What can we do to ensure hope for the future in terms of water conservation, climate change awareness?
 
That’s not an easy question. Mostly, this is a time issue. It’s not been a scientific issue for at least twenty years now. We need policymakers and citizens with resolve and strength to get past obstacles — and to do so quickly. Clearly, we need very strong international agreements to reduce greenhouse gas concentrations in the atmosphere. And we need people to support the difficult decisions that our policymakers will explore to reduce national carbon footprints. Because of the way that the US economy and society are structured, we here in North America will face some abrupt impacts on our daily lives if we want our grandchildren to inherit a world that would be less awful than without us making those changes.
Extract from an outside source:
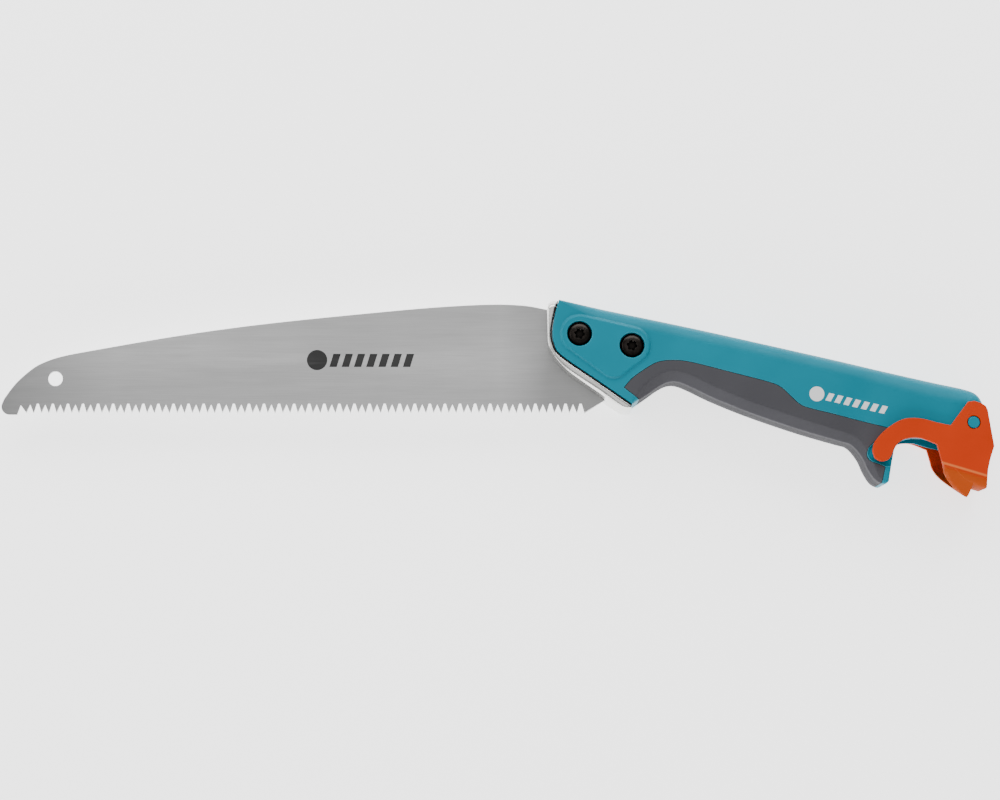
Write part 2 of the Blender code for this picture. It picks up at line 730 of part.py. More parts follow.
def make_shell_screw(label, u, v, seat, handle_axes, zinc):
    """Self-tapping screw, head in the right shell, point in the left shell's boss."""
    top = -(seat + GAP)
    head = top - SHELL_HEAD_HEIGHT
    profile = [(2.0, head), (SHELL_HEAD_RADIUS, head + 0.6), (SHELL_HEAD_RADIUS, top),
               (SHELL_SCREW_RADIUS, top), (SHELL_SCREW_RADIUS, SHELL_SCREW_END - 2.5),
               (0.4, SHELL_SCREW_END)]
    screw = place("shell_screw_" + label, turned(profile, (u, v), 14), handle_axes, zinc)
    for cross in ((1.8, 0.4), (0.4, 1.8)):
        slot = [(u + a * cross[0], v + b * cross[1]) for a, b in ((-1, -1), (1, -1), (1, 1), (-1, 1))]
        combine(screw, "DIFFERENCE", prism(slot, head - 1.0, head + 1.2))


def make_pole_stop(handle_axes, black):
    """Plate across the hollow with a round seat that the extension pole's end meets."""
    half = CAVITY_HALF - GAP
    corners = ((STOP_ROOF, 8.2, 1), (STOP_ROOF, 8.2, -1), (STOP_FLOOR, 3.2, -1), (STOP_FLOOR, 3.2, 1))
    section = []
    for quarter, (v, radius, side) in enumerate(corners):
        centre = (v - math.copysign(radius, v), side * (half - radius))
        section += circle(centre, radius, 5, 90.0 - 90.0 * quarter, -90.0)
    stop = place("pole_stop", across(section, *STOP_U), handle_axes, black)
    seat = circle((STOP_SEAT_V, 0.0), STOP_SEAT_RADIUS, 24)
    combine(stop, "UNION", across(seat, STOP_U[0] + 1.0, STOP_SEAT_U))


def along(table, value):
    """Linear interpolation in a table of (input, output) pairs."""
    return float(np.interp(value, *zip(*table)))


def web_point(u, depth, w):
    return (u, BEND_START[1] - BEND_SLOPE * (u - BEND_START[0]) - depth, w)


def web_block(section, front, rear, stand=0.0):
    """A convex piece of the web: its half section on both sides, between two end tables."""
    depths = {depth for table in (section, front, rear) for depth, _ in table}
    points = []
    for side in (-1, 1):
        for end in (front, rear):
            for depth in sorted(depths):
                w = min(along(section, depth) + stand, PAD_HALF)
                points.append(web_point(along(end, depth), depth, side * w))
    return points


def web_hollow(section, end_u):
    """The space inside the web, from in front of it to end_u."""
    rings = []
    for u in (BEND_START[0] - 20.0, end_u):
        half = [web_point(u, depth, w) for depth, w in section]
        rings.append(half + [(u, v, -w) for _, v, w in half[::-1]])
    return layered(rings)


def make_lever(lever_pivot, orange):
    """Two arms and side plates over the butt, joined below it by a folded web."""
    plate = lever_plate_outline()
    lever = place("pole_lever", prism(plate, LEVER_INNER, PAD_HALF), lever_pivot, orange, offset=PIVOT)
    combine(lever, "UNION", prism(plate, -PAD_HALF, -LEVER_INNER), offset=PIVOT)
    face_front = [(depth, u + PROW_RIM[0]) for depth, u in PROW_FRONT]
    inner_section = [(depth, max(w - PROW_RIM[1], 0.0)) for depth, w in PROW_SECTION]
    prow = web_block(PROW_SECTION, face_front, PROW_REAR)
    prow += web_block(inner_section, PROW_FRONT, PROW_REAR)
    combine(lever, "UNION", hull(prow), offset=PIVOT)
    trough = web_block(TROUGH_SECTION, TROUGH_FRONT, TROUGH_REAR, CREASE)
    combine(lever, "UNION", hull(trough), offset=PIVOT)
    combine(lever, "DIFFERENCE", web_hollow(TROUGH_HOLLOW, 240.0), offset=PIVOT)
    combine(lever, "DIFFERENCE", web_hollow(PROW_HOLLOW, PROW_HOLLOW_END), offset=PIVOT)
    pin_hole = prism(circle(PIVOT, PIVOT_HOLE_RADIUS, 24), -20.0, 20.0)
    combine(lever, "DIFFERENCE", pin_hole, offset=PIVOT)


def make_pivot_pin(name, handle_axes, teal, flip):
    """Stub pin through the lever's plate into the shell's wall."""
    profile = [(PIVOT_RADIUS - 0.5, SOCKET_HALF + 0.2), (PIVOT_RADIUS, SOCKET_HALF + 0.7),
               (PIVOT_RADIUS, PAD_HALF - 0.5), (PIVOT_RADIUS - 0.4, PAD_HALF - 0.1)]
    place(name, turned(profile, PIVOT, 20), handle_axes, teal, flip)


def main():
    clear_scene()
    steel = finish("blade_steel", (0.44, 0.44, 0.44), 0.38, 1.0)
    alloy = finish("bolster_alloy", (0.62, 0.62, 0.60), 0.22, 1.0)
    zinc = finish("zinc_steel", (0.45, 0.46, 0.48), 0.35, 1.0)
    black_steel = finish("black_steel", (0.03, 0.03, 0.03), 0.35, 0.8)
    teal = finish("teal_plastic", (0.016, 0.24, 0.31), 0.42)
    soft = finish("grey_elastomer", (0.075, 0.073, 0.085), 0.65)
    orange = finish("orange_plastic", (0.58, 0.062, 0.012), 0.4)
    black = finish("black_plastic", (0.012, 0.012, 0.014), 0.6)

    saw_axes = empty("saw_axes", location=(0.0, 0.0, PAD_HALF))
    handle_axes = empty("handle_axes", saw_axes, turn_deg=-HANDLE_TILT_DEG)
    lever_pivot = empty("lever_pivot", handle_axes, location=(*PIVOT, 0.0))

    make_blade(saw_axes, steel)
    make_bolster(handle_axes, saw_axes, alloy)
    make_gasket(handle_axes, black)
    make_shells(handle_axes, teal)
    make_pole_stop(handle_axes, black)
    for side, flip in (("left", False), ("right", True)):
        make_grip(side + "_grip", handle_axes, soft, flip)
        make_pivot_pin(side + "_pivot_pin", handle_axes, teal, flip)
    for end, u in (("front", -SCREW_U), ("rear", SCREW_U)):
        make_blade_screw(end + "_blade_screw", u, handle_axes, black_steel)
        make_sleeve_nut(end + "_sleeve_nut", u, handle_axes, black_steel)
        make_lock_washer(end + "_lock_washer", u, handle_axes, zinc)
    for label, u, v, seat in SHELL_SCREWS:
        make_shell_screw(label, u, v, seat, handle_axes, zinc)
    make_lever(lever_pivot, orange)
    bpy.context.view_layer.update()


main()
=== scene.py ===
"""Visual model of the pruning saw, built over the CAD frame.

Plan shapes are in millimetres: the blade in saw axes (x, y), everything on the handle in handle
axes (u, v), with u along the handle to the butt and v across it towards the spine. Heights w are
measured from the blade's middle plane, +w to the left side.
"""

import math

import bmesh
import bpy
import numpy as np
from mathutils import Matrix, Vector


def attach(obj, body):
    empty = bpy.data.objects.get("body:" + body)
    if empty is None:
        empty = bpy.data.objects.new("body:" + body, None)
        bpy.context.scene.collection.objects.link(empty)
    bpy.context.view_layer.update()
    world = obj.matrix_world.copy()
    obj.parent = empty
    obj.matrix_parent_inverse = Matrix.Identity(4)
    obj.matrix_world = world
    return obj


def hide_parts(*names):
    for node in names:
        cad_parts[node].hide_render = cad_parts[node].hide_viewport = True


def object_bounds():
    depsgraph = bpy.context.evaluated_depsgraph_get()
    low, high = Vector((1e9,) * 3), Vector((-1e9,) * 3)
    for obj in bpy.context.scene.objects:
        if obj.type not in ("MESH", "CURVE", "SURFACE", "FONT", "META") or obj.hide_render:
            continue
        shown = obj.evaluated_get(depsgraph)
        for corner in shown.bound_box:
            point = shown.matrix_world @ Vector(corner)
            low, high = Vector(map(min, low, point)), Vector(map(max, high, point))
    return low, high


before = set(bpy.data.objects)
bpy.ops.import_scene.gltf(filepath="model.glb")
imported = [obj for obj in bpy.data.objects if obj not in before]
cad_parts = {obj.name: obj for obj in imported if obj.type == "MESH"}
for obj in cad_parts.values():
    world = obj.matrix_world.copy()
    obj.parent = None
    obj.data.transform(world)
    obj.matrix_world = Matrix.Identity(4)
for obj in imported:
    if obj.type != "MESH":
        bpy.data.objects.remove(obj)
cad_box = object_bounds()

MM = 0.001

# Driving dimensions, in millimetres unless the name says otherwise
HANDLE_TILT_DEG = 12.7  # handle axis below the tooth line
PAD_HALF = 17.0         # blade plane to the flat pads, and to the lever's outer faces
FLANK_HALF = 15.75      # blade plane to the handle's flanks
BUTT_HALF = 13.9        # the same at the butt, where the lever straddles it
CAVITY_HALF = 12.2      # blade plane to the shells' inside faces
SOCKET_HALF = 11.6      # the same at the butt
TAPER = (122.0, 143.0)  # u range over which the flanks close in to the butt
GAP = 0.3               # clearance between neighbouring pieces
WALL = 2.4              # shell wall on the top and bottom edges
GRIP_SKIN = 1.8         # thickness of the soft grip
BLADE_THICKNESS = 1.2

TOOTH_PITCH = 3.994
TOOTH_DEPTH = 4.8
TOOTH_PAIRS = 37
TOOTH_LINE = -37.0      # y of the tooth tips
LAST_TOOTH_X = -10.8
WIDE_GULLET = 1.1       # width of the gullets between the pairs, and their extra depth
WIDE_GULLET_EXTRA = 0.3
HANG_HOLE = (-291.3, -18.6, 3.8)        # x, y, radius
HOLE_CHAMFER = 0.25

SCREW_U = 14.1          # blade screws at u = -SCREW_U and +SCREW_U
SCREW_V = 0.2
SCREW_RADIUS = 2.5
SLEEVE_RADIUS = 4.0     # the nut's sleeve, which the screw threads into
SLEEVE_END = 11.5       # heights of the sleeve's end, the screw's end and the sleeve's bore
SCREW_END = -12.4
BORE_END = -12.9
HEAD_RADIUS = 6.3
HEAD_SEAT = 13.9        # height of the counterbore's floor
HEAD_TOP = 16.7
HEAD_RIM = 0.5          # upright part of a head's edge
SOCKET_RADIUS = 2.35    # six-lobed driver socket, and how far its lobes swing from that
SOCKET_LOBE = 0.45
SCREW_SOCKET_DEPTH = 1.9
NUT_SOCKET_DEPTH = 1.2
WASHER_THICKNESS = 0.7
PAD_CORNERS = ((-14.1, 0.2, 10.0), (6.8, -10.8, 8.3), (14.1, 0.2, 9.7))     # u, v, radius

GASKET = 0.5            # black strip between the bolster and the shells
COLLAR_HALF = 15.3      # blade plane to the bolster's flanks
TANG_BLOCK_HALF = CAVITY_HALF - GAP

PIVOT = (197.0, -0.3)
PIVOT_RADIUS = 3.1
PIVOT_HOLE_RADIUS = 3.55
PIN_SUNK = 0.1          # the pin's end below the lever's outer face, and its rounded edge
PIN_ROUND = 0.45
LEVER_INNER = 14.2      # blade plane to the lever plates' inside faces
POCKET_DEPTH = 1.0
POCKET_LEDGE = 0.6      # shell left between the grip and the arm tip's pocket

SHELL_SCREWS = (        # name, u, v, height of the head's seat
    ("front", 36.0, 5.0, 10.5),
    ("middle", 84.0, 1.0, 10.5),
    ("rear", 152.6, -25.4, 8.6),
)
BOSS_RADIUS = 4.0
SHELL_SCREW_RADIUS = 1.6
SHELL_HEAD_RADIUS = 3.0
SHELL_SCREW_END = 9.5

STOP_U = (98.0, 101.0)  # the pole stop's plate inside the handle
RIB = 1.5               # thickness of the ribs on both sides of it
RIB_V = (-14.0, 8.0)

PAST = 1.0              # how far a cutting shape runs past what it cuts
THROUGH = 20.0          # half height of a cut right through the saw
IN_HOLLOW = 5.0         # a height inside the handle's hollow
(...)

Sadly, I am concerned that climate change is not taken very seriously as an issue by most citizens or the media in the US compared to Europe, China, or even Africa; these issues have become politicized in the US but are not really viewed in the same way in most other countries. Globally, those of who are intimately involved with climate change issues are trying to get the message out. I find most that most climate skeptics are willing to hear me out and most seem to respond positively. I feel hope that most of the people I work with are good, dedicated, and smart. The message is so important. I hope we can convince enough hearts and minds quickly enough.